O Sudão é o maior país em extensão territorial na África, com dois milhões e quinhentos mil km2. Também como vários outros estados daquele continente, a sua história tem sido marcada por antagonismos étnicos, no caso, entre o norte árabe e islâmico e o sul negro, animista e cristão. O último conflito entre essas duas regiões terminou em 2005, deixando cerca de dois milhões de mortos.
Dada a acirrada contraposição entre essas duas partes do Sudão, há um referendo marcado pelas Nações Unidas para 2011, em que o Sul votará sobre a manutenção ou não da união com o Norte.
Sob o domínio das províncias do norte muçulmano, a relação entre as duas áreas não se assinala pela cooperação, e sim pela exploração comandada por Cartum, muita vez acompanhada de expedições de irregulares contra aldeias sulistas.
O ataque de chefe renegado sulista, Chibetek, contra a aldeia de Duk Padiet, que matou mais de 160 pessoas recentemente, mostra quão diversificada pode ser a conflagração.
Se os polos principais do conflito estão entre o sul e o norte, a corrupção dos senhores da guerra pode ocasionar estranhas confrontações. Assim, o regime de Cartum, valendo-se de diferenças étnicas entre as populações sulistas, põe por vezes a seu soldo chefes de tribos dessa área, que, sob o pretexto de antigas rixas, ou de querelas de limite, saqueiam e devastam aldeias sulistas.
A citada incursão fornece triste e apósito exemplo de tal prática. Bem armados e bem uniformizados, o contingente de Chibetek investiu e assolou a miserável aldeia de Duk Padiet. Contra as metralhadoras e granadas acionadas por foguetes dos atacantes, a resistência de poucos fuzis enferrujados logo se desfez na debandada em busca de improvável salvação.
O sul com as suas savanas é terra de contrastes, em que à riqueza do subsolo (dois terços do petróleo sudanês aí se localizam) se contrapõe a miséria ambiente, em que o forte calor de áreas pestilenciais, infestadas por malária e febre tifóide perdura desde os tempos do império britânico. Então, dada a inclemência da região, a alegada colonização inglesa era confiada a uns poucos missionários que se dispunham a arrostá-la.

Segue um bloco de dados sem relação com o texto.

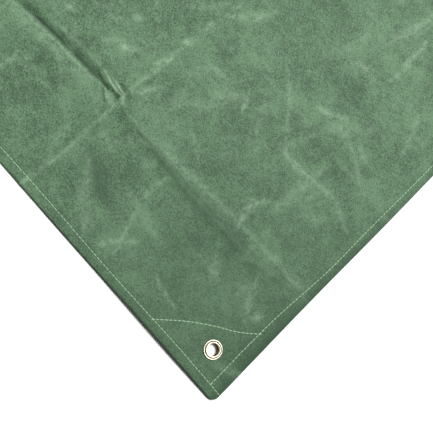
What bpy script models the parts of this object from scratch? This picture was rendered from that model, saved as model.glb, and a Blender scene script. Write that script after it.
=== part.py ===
"""Waxed canvas tarp, laid open with the creases of its packet.

The sheet is a grid whose lines follow the fold creases. Its height is worked out
from the table of folds, and Solidify gives it the thickness of cloth and hem. Each
corner has a sewn patch under the sheet and a two-part metal eyelet.
Metres, +Z up, origin under the middle of the tarp on the surface it lies on.
"""

from math import exp, pi, radians, sin, sqrt

import bmesh
import bpy
import numpy as np

# ---------------------------------------------------------------- driving sizes
LENGTH = 0.910          # finished size along X
WIDTH = 0.900           # finished size along Y
CLOTH = 0.0010          # thickness of one layer of waxed canvas
HEM = 0.0024            # thickness of the hem, cloth turned twice
HEM_WIDTH = 0.013
HEM_STEP = 0.0004       # the hem's inner edge drops to one layer over this much
HEM_RUNOUT = 0.034      # distance from the edge where one layer lies flat again
CORNER_RADIUS = 0.008
EDGE_SWAY = 0.0007      # a sewn edge wanders in and out by this much
GAP = 0.0003            # clearance between touching pieces

PATCH = 0.0010          # thickness of a corner patch
PATCH_LEG_X = 0.126     # its legs, measured from the tarp's corner
PATCH_LEG_Y = 0.106
PATCH_BOW = 0.003       # its long side bows outward by this much
PATCH_INSET = HEM_WIDTH + 2 * HEM_STEP
PATCH_RUNOUT = 0.014    # how far past the patch the cloth stays raised by it

EYELET_IN_X = 0.042     # eyelet centre from the tarp's corner
EYELET_IN_Y = 0.037
FLANGE_RADIUS = 0.0108
THROAT_RADIUS = 0.0068
BARREL_RADIUS = 0.0073
HOLE_RADIUS = 0.0077    # punched through cloth and patch, and the washer's bore
WASHER_RADIUS = 0.0107
WASHER = 0.0008
ROLL_RADIUS = 0.0091    # the barrel's end, rolled out over the washer
ROLL = 0.0008
TURNED_STEPS = 24

SEAT_RISE = 0.0023      # the cloth is lifted this much more to clear washer and roll
SEAT_FLAT = 0.018       # and is level this far from the eyelet's centre
SEAT_RUNOUT = 0.036

LIFT_HEIGHT = 0.0035    # the front edge stands off the surface beside the +X corner
LIFT_FROM = -0.040      # the raised stretch, as distances from that corner
LIFT_TO = 0.225
LIFT_DEPTH = 0.055      # and it fades this far into the cloth
RELIEF_FLOOR = 0.0004   # relief below this is pressed flat, and joins the rest softly

CREST = 0.0022          # rounding of a crease
TURN_LENGTH = 0.012     # a cross fold turns over within this distance of a down fold

# Folds that run front to back. "at" is the distance from the +X edge and foot the breadth of
# its ridge. Sway is how far the crease strays from "at", and height how high it stands, each
# at the PATH_STATIONS along it. The stiff hems hold every fold low at its two ends.
PATH_STATIONS = (0.0, 0.10, 0.20, 0.32, 0.55, 0.91)
DOWN_FOLDS = (
    # name,     at,    foot
    ("down_1", 0.303, 0.009,
     # sway along it, then height along it
     (-0.001, -0.002, 0.001, -0.013, -0.002, 0.003),
     (0.0012, 0.0026, 0.0026, 0.0028, 0.0032, 0.0010)),
    ("down_2", 0.607, 0.011,
     (0.003, 0.002, -0.003, -0.001, 0.004, -0.002),
     (0.0010, 0.0028, 0.0030, 0.0026, 0.0030, 0.0010)),
)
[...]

Sob a benevolente negligência da comunidade internacional, a região de Darfur caminha dessa maneira para uma tragédia anunciada. A par dos males da corrupção, fomentada com o dinheiro de Cartum, e que divide as comunidades sulistas em estúpidos conflitos intestinos, a intervenção das Nações Unidas tampouco foi de grande valia para as populações do sul, incapaz de contra-arrestar as incursões dos irregulares estipendiados pelo norte.

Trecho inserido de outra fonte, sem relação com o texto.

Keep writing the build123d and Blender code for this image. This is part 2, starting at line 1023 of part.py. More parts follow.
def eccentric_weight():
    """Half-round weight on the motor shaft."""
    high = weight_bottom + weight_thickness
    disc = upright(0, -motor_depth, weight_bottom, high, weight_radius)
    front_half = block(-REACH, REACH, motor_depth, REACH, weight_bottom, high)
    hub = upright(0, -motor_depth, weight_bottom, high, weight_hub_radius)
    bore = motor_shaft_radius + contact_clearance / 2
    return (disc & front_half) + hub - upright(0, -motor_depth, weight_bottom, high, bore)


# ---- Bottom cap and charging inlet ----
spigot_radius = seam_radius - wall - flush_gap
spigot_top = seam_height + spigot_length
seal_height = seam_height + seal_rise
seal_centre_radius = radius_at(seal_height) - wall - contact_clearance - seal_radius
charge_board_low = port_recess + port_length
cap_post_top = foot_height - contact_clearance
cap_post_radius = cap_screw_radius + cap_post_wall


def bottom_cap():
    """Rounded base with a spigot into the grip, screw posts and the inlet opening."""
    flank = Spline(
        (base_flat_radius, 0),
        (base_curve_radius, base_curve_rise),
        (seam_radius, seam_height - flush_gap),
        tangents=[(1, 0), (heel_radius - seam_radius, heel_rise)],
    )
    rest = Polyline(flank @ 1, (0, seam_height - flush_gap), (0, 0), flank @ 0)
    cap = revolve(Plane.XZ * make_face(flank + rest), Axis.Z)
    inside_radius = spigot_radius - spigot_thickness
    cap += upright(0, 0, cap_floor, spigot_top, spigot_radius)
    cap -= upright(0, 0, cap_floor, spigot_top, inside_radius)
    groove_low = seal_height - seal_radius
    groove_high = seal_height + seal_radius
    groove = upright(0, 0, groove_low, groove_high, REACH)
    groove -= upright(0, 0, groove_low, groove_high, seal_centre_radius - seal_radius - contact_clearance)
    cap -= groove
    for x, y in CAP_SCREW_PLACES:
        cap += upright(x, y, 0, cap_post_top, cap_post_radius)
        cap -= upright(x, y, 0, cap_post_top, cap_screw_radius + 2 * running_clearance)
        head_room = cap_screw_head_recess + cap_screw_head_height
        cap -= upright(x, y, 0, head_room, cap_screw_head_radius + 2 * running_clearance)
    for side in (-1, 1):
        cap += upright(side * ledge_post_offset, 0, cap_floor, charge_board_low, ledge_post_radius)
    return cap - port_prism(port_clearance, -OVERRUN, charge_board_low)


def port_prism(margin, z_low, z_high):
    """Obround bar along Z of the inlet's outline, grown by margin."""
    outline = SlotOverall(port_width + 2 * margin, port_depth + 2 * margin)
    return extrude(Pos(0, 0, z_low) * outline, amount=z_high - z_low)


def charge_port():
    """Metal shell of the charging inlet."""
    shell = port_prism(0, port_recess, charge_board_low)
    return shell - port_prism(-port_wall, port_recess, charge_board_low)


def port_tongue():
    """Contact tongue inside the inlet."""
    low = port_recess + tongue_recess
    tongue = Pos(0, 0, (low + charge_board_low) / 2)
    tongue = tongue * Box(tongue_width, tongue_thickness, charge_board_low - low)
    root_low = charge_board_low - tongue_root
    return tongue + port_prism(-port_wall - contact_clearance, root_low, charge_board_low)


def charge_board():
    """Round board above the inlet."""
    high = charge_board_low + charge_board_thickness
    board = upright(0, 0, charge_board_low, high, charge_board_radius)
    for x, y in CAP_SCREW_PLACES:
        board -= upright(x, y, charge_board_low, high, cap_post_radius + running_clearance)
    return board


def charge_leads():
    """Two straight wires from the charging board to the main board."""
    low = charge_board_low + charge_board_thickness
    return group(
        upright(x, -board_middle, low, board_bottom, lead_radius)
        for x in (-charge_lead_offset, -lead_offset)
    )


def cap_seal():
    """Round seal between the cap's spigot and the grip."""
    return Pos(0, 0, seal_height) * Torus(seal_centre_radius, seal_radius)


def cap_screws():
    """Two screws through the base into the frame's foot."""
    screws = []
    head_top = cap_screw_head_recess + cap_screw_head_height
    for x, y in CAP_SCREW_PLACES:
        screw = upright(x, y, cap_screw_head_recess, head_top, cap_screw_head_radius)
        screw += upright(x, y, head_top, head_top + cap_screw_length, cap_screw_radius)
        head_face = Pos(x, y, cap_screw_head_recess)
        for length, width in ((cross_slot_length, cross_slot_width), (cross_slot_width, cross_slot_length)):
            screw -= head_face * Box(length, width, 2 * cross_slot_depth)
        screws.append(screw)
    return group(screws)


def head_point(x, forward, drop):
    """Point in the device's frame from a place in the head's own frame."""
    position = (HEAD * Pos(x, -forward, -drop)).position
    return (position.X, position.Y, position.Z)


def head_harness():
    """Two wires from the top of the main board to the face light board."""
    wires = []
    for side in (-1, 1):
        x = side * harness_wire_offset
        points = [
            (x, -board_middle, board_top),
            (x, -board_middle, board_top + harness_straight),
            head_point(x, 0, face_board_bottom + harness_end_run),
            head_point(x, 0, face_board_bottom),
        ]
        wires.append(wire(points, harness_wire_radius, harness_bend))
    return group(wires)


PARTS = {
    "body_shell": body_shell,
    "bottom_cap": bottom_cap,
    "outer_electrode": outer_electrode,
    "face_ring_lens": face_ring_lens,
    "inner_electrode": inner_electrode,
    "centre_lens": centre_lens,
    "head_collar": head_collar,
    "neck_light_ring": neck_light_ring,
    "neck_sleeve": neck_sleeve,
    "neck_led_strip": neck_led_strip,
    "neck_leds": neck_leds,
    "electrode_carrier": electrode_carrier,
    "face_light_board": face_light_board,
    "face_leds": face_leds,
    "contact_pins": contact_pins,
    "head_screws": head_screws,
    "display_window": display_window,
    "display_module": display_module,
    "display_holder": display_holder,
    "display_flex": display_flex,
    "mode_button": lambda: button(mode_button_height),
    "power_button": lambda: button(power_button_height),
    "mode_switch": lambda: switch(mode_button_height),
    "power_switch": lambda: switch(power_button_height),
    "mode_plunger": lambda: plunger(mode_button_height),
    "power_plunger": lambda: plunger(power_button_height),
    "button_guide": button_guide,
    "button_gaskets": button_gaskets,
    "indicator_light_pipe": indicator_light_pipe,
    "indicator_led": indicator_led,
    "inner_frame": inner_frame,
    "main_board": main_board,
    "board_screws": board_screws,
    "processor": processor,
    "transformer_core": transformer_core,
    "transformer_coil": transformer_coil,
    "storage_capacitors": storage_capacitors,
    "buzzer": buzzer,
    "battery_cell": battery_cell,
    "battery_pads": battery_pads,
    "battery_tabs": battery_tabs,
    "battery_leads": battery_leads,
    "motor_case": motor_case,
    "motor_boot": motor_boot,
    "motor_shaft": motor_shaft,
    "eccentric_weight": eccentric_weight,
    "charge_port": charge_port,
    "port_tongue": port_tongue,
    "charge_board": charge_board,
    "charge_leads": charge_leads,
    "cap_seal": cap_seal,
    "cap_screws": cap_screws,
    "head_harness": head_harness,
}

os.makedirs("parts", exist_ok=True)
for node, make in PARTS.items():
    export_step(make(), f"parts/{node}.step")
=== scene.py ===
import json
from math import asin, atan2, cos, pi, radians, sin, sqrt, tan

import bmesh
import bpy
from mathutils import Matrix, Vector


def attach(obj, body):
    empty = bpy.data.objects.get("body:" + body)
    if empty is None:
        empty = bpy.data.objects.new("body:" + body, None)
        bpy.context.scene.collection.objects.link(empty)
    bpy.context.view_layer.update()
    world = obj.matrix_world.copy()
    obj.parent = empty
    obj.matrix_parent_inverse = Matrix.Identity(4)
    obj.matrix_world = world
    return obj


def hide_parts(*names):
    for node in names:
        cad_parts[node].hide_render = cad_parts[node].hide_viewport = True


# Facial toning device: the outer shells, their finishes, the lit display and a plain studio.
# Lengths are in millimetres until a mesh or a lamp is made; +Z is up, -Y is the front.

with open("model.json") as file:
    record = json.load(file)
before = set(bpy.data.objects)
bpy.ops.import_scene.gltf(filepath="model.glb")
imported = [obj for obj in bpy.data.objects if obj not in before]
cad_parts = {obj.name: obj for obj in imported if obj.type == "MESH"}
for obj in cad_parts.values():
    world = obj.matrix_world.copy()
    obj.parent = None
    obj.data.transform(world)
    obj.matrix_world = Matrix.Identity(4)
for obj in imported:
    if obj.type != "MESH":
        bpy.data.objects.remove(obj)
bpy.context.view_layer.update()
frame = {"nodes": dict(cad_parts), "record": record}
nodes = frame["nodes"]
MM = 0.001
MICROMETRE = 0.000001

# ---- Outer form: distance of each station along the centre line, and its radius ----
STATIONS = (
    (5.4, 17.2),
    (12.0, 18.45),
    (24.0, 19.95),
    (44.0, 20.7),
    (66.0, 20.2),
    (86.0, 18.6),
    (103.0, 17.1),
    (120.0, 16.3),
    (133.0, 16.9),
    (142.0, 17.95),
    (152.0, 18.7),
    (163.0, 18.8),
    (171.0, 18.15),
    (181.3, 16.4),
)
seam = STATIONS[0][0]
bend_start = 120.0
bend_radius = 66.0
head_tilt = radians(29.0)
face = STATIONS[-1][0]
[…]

Se a política genocida do general Omar Hassan al-Bashir[1], ditador em Cartum, persistir, e a situação dos animistas e cristãos do Sul continuar a piorar, se tornará praticamente certo que o referendo se manifestará maciçamente pela secessão. Ora, al-Bashir e o regime nortista muito provavelmente tentarão reverter pelas armas a eventual decisão da população sulista. Seria retomada, dessarte, a guerra cuja interrupção em 2005 não levou decerto à paz, mas a uma trégua, ou na verdade ao que se chama conflito de baixa intensidade. A principal razão apontada para a ressurgência da conflagração se acha na própria riqueza petrolífera do subsolo da região, que o Norte não vai querer perder.
Por outro lado, atendidas as características geopolíticas da área, dificilmente Darfur poderá pretender válido concurso a ser prestado pelas Nações Unidas, visto que a República Popular da China – que muito preza o petróleo sudanês -, com o seu veto no Conselho de Segurança, garante ampla margem de manobra para o regime de al-Bashir.

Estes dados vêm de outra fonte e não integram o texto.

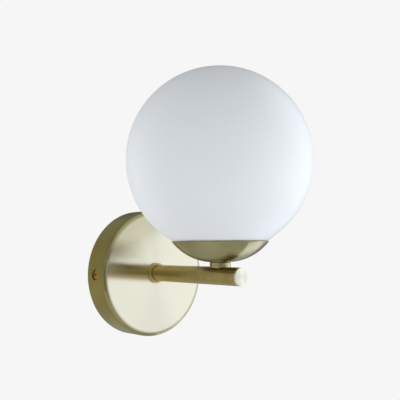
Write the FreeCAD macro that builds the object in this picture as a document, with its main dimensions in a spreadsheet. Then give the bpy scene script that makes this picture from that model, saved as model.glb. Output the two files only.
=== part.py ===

Até o presente os Estados Unidos tem acordado à infeliz região assaz baixa prioridade. Atolado no Afeganistão e com a situação no Iraque ainda não resolvida, custa a crer que Washington se disporá a trocar a presente posição de condenação retórica por participação mais vigorosa em apoio aos pobres habitantes de Darfur.
[1] Indiciado pelo Tribunal Penal Internacional em março último, ironicamente a decisão só teve, por ora, efeitos negativos para os sulistas, eis que al-Bashir expulsou a maior parte das agências de ajuda humanitária que prestavam até então uma precária assistência às populações submetidas às incursões genocidas do Norte.